Scientific classification
- Kingdom: Animalia
- Phylum: Chordata
- Class: Actinopterygii
- Order: Centrarchiformes
- Family: Terapontidae
- Genus: Terapon
- Species: T. theraps
- Binomial name: Terapon theraps Cuvier, 1829
- Synonyms: Eutherapon theraps (Cuvier, 1829); Perca argentea Linnaeus, 1758; Therapon rubricatus Richardson, 1842; Perca indica Gronow, 1854; Therapon nigripinnis Macleay, 1881;

= Terapon theraps =

- Authority: Cuvier, 1829
- Conservation status: LC
- Synonyms: Eutherapon theraps (Cuvier, 1829), Perca argentea Linnaeus, 1758, Therapon rubricatus Richardson, 1842, Perca indica Gronow, 1854, Therapon nigripinnis Macleay, 1881

Species of fish

Terapon theraps, the largescaled terapon, banded grunter, banded trumpeter, flagtail grunter, flagtail trumpeter, large-scaled grunter-perch, northern grunter and spiky trumpeter, is a species of marine ray-finned fish, a grunter from the family Terapontidae. This species has a wide distribution in the Indo-Pacific region.

==Description==
Terapon theraps is a medium sized species of grunter which has an oblong body which shows moderate lateral compression. The jaws are of equal length and the mouth is slightly oblique, gape slightly oblique. In juveniles the maxilla is set level with the front of the eyes, it doesn't reach the eye in adults. The teeth are conical in shape and are arranged in villiform bands with the outermost row greatly enlarged. There are no teeth on the roof of the mouth. The dorsal fin has 11 o 12 spines and 9 to 11 soft rays, the spiny part is notably arched and has a deep notch. The third to the sixth dorsal fin spines are the longest and the notch is created by the second last spine being around half the length of the last spine. The anal fin has three spines and 7-9 soft rays, the longest spine being the third and this is longer than the longest ray, The caudal fin has a shallow fork and rounded lobes. The lateral line contains 46-56 pored scales. This species is mainly dusky-green in colour with has a green iridescence which fades to silver-white on the belly. There are four broad dark, horizontal stripes along the flanks, a big black spot on the dorsal fin and dusky stripes on the tail. The juveniles are brown in colour and their stripes are darker and have white spots which run in lines in the paler areas between the dark stripes and they have a striped tail.

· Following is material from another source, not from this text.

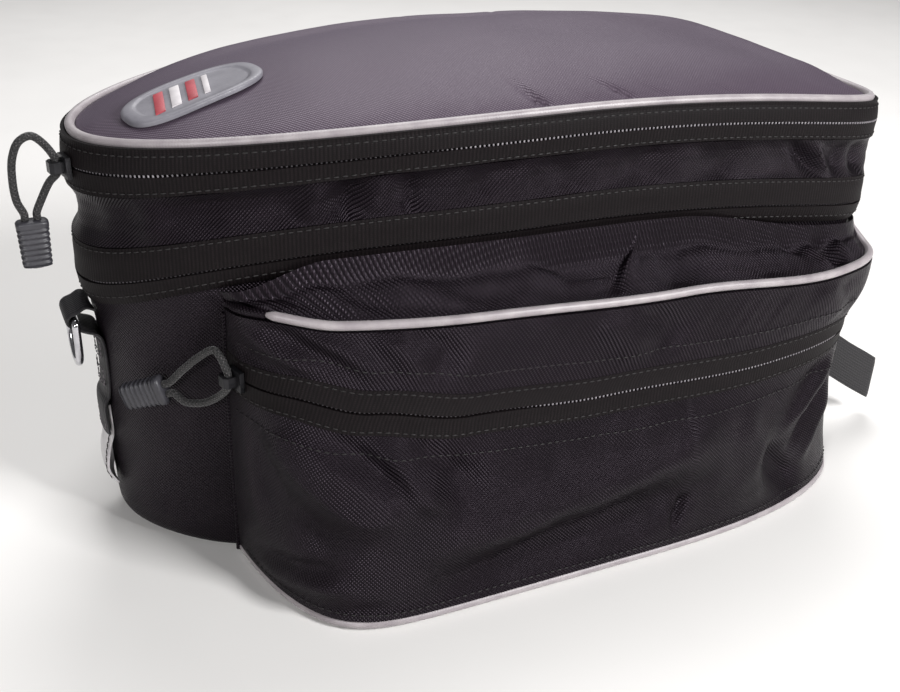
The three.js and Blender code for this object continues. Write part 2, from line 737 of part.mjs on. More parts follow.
// Zip slider: a plate with cut corners and a bridge over it, whose eye takes the pull cord.
const eyeHeight = cordDiameter + 2 * seamGap;
function slider() {
  const [l, w] = [sliderLength / 2, sliderWidth / 2];
  const plate = new THREE.Shape([[-l, -w / 2], [-l / 2, -w], [l, -w], [l, w], [-l / 2, w], [-l, w / 2]]
    .map(([x, y]) => new THREE.Vector2(x, y)));
  const plateBody = new THREE.ExtrudeGeometry(plate, { depth: sliderPlate, bevelEnabled: false });
  const eye = eyeHeight / 2 + sliderWire;
  const top = sliderPlate + eyeHeight + sliderWire;
  const arch = new THREE.Shape([
    [-eye, sliderPlate / 2], [eye, sliderPlate / 2], [eye, top - sliderWire], [eye - sliderWire, top],
    [sliderWire - eye, top], [-eye, top - sliderWire],
  ].map(([x, y]) => new THREE.Vector2(x, y)));
  const hole = [[-1, 0], [1, 0], [1, 1], [-1, 1]]
    .map(([x, y]) => new THREE.Vector2((x * eyeHeight) / 2, sliderPlate + y * eyeHeight));
  arch.holes.push(new THREE.Path(hole.reverse()));
  const bridge = new THREE.ExtrudeGeometry(arch, { depth: sliderWidth / 2, bevelEnabled: false });
  bridge.rotateX(Math.PI / 2);
  bridge.translate(0, sliderWidth / 4, 0);
  return joined(plateBody, bridge);
}

// Cord end: a slightly waisted plastic grip with ribs along both edges, its mouth at the top.
const gripRibs = 5;
function cordEnd() {
  const rows = [];
  const edge = [];
  for (let i = 0; i <= 2 * gripRibs; i++) {
    const t = i / (2 * gripRibs);
    const waist = 1 - 0.12 * t - (i % 2 ? 0.07 : 0);
    edge.push([(cordEndWidth / 2) * waist, -cordEndLength * t]);
  }
  const outline = [...edge, ...[...edge].reverse().map(([x, y]) => [-x, y])];
  for (const [share, depth] of [[0.8, 0], [1, 0.2], [1, 0.8], [0.8, 1]]) {
    rows.push(outline.map(([x, y]) => [x * share, y, (depth - 0.5) * cordEndThickness]));
  }
  const faces = (z) => [[0, -cordEndLength / 2, z * cordEndThickness]];
  return skinOfRings([faces(-0.5), ...rows, faces(0.5)]);
}

// A pull: the axes of its plastic end, and its cord's route through a slider's eye. On the far
// side everything is mirrored.
function pullFrame(pull, sign) {
  const flip = ([x, y, z]) => new THREE.Vector3(x, y * sign, z);
  const up = flip(pull.up).normalize();
  const across = flip(pull.across);
  across.addScaledVector(up, -across.dot(up)).normalize();
  const out = across.clone().cross(up);
  return { mouth: flip(pull.mouth), up, across, out };
}

const cordSpacing = 2.4;
const eyePass = 2.5;
function pullRoute(pull, frame, eye, sign) {
  const start = (side) => [0, cordSpacing].map((rise) => frame.mouth.clone()
    .addScaledVector(frame.across, side * cordSpacing)
    .addScaledVector(frame.up, seamGap + rise).toArray());
  const flip = ([x, y, z]) => [x, y * sign, z];
  const through = [-eyePass, eyePass].map((rise) => [eye[0], eye[1], eye[2] + rise]);
  return [
    ...start(1), ...pull.under.map(flip), ...through, ...pull.over.map(flip), ...start(-1).reverse(),
  ];
}

// A strip of webbing on the round end. Its path is [distance out from the tub, height]; near the
// tub it follows the tub's curve across its width, and further out it is straight.
function noseStrip(path, middle, width, wall) {
  const across = [-0.5, -0.25, 0, 0.25, 0.5].map((share) => middle + share * width);
  const normals = path.map((_, i) => {
    const [a, b] = [path[Math.max(0, i - 1)], path[Math.min(path.length - 1, i + 1)]];
    const size = Math.hypot(b[0] - a[0], b[1] - a[1]);
    return [(a[1] - b[1]) / size, (b[0] - a[0]) / size];
  });
  const grid = (side) => path.map(([out, z], i) => across.map((y) => {
    const o = out + (normals[i][0] * side * wall) / 2;
    const follow = smooth(1.4 - out / ringStandOff * 2);
    const tub = lerp(bodyHalfLength, planHalfLength(y, roundEndPower), follow);
    return [-tub - o, y, z + (normals[i][1] * side * wall) / 2];
  }));
  return panel(grid(1), grid(-1));
}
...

This species attains a maximum total length of 30 cm.

==Distribution==
Terapon theraps is a widespread species in the Indo-Pacific region being found from the southern Red Sea and along the eastern coast of Africa as far south as Madagascar and eastwards along the southern Asian coasts, including the Seychelles, and into the Pacific Ocean where it reaches as far north as southern Japan and south to Australia and east to New Caledonia. It has been recorded twice in the Mediterranean Sea in 2007 and 2008., likely transported via ballast water.

==Habitat and biology==
Terapon theraps is a species of inshore waters in the tropics of the Indo-Pacific and it is common in brackish waters and among mangroves. The juveniles frequently hide below floating algae and flotsam, particularly mats of Sargassum, and this can lead to wide dispersal. It is an omnivorous species. After spawning the male parent guards and fans the eggs.

==Fisheries==
Terapon theraps is targeted by inshore fisheries using a wide variety of gear such as traps, handlines, and bottom trawls. It is normally marketed fresh but is sometimes preserved by drying or salting.